Rikuzen-Ochiai Station (陸前落合駅, Rikuzen-Ochiai-eki) is a railway station in Aoba-ku, Sendai in Miyagi Prefecture, Japan, operated by East Japan Railway Company (JR East).

==Lines==
Rikuzen-Ochiai Station is served by the Senzan Line, and is located 12.7 kilometers from the terminus of the line at .

==Station layout==
The station has two opposed side platforms connected to the station building by a footbridge.

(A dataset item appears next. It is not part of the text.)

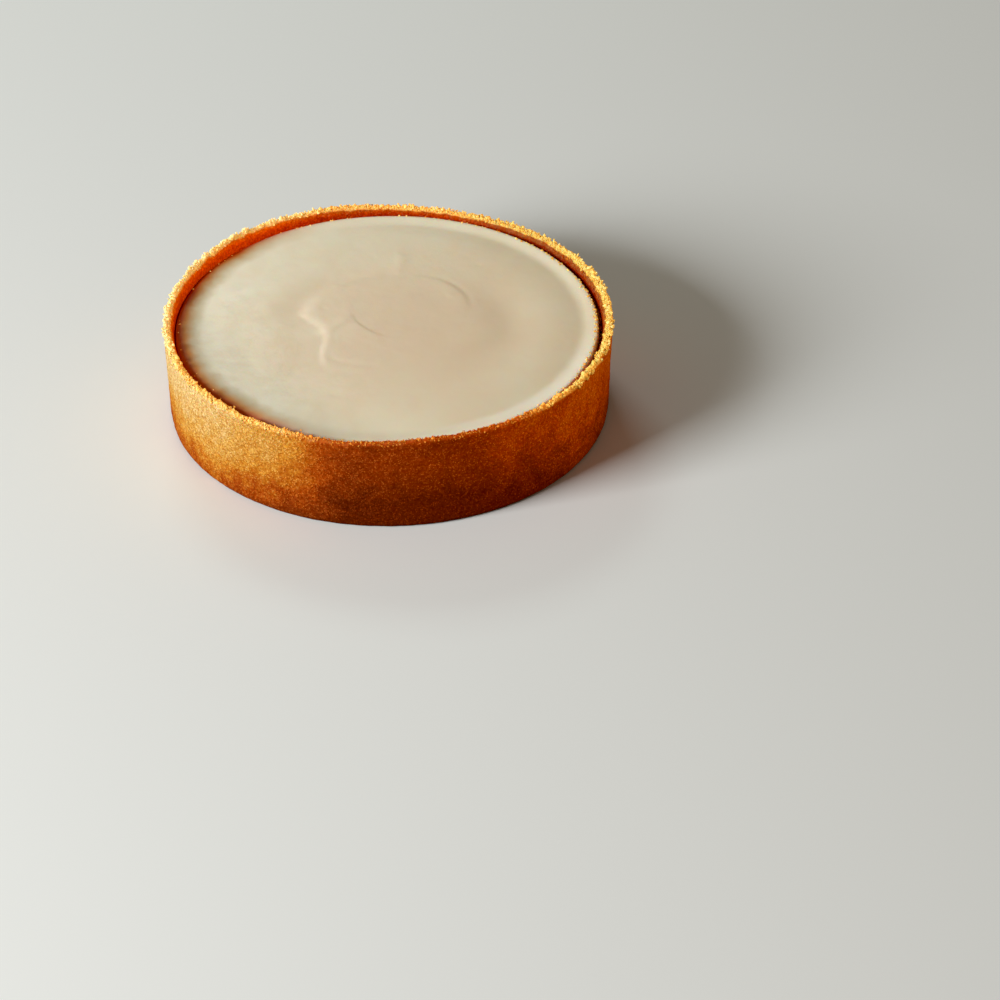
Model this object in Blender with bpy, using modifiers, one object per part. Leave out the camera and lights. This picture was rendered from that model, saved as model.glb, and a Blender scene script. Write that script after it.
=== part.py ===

The station has a Midori no Madoguchi staffed ticket office.

===Platforms===

| 1 | ■ Senzan Line | for Kita-Sendai and Sendai |
| 2 | ■ Senzan Line | for Sakunami, Yamadera, and Yamagata |

==History==
Rikuzen-Ochiai Station opened on 29 September 1929. The station was absorbed into the JR East network upon the privatization of Japanese National Railways (JNR) on 1 April 1987. A new station building was completed in March 2005.

==Passenger statistics==
In fiscal 2018, the station was used by an average of 3895 passengers daily (boarding passengers only).

==Surrounding area==
The station has two entrances. The north entrances leads to a housing complex and further residential areas. The south entrance adjoins National Route 457, which runs from Sendai to Yamagata.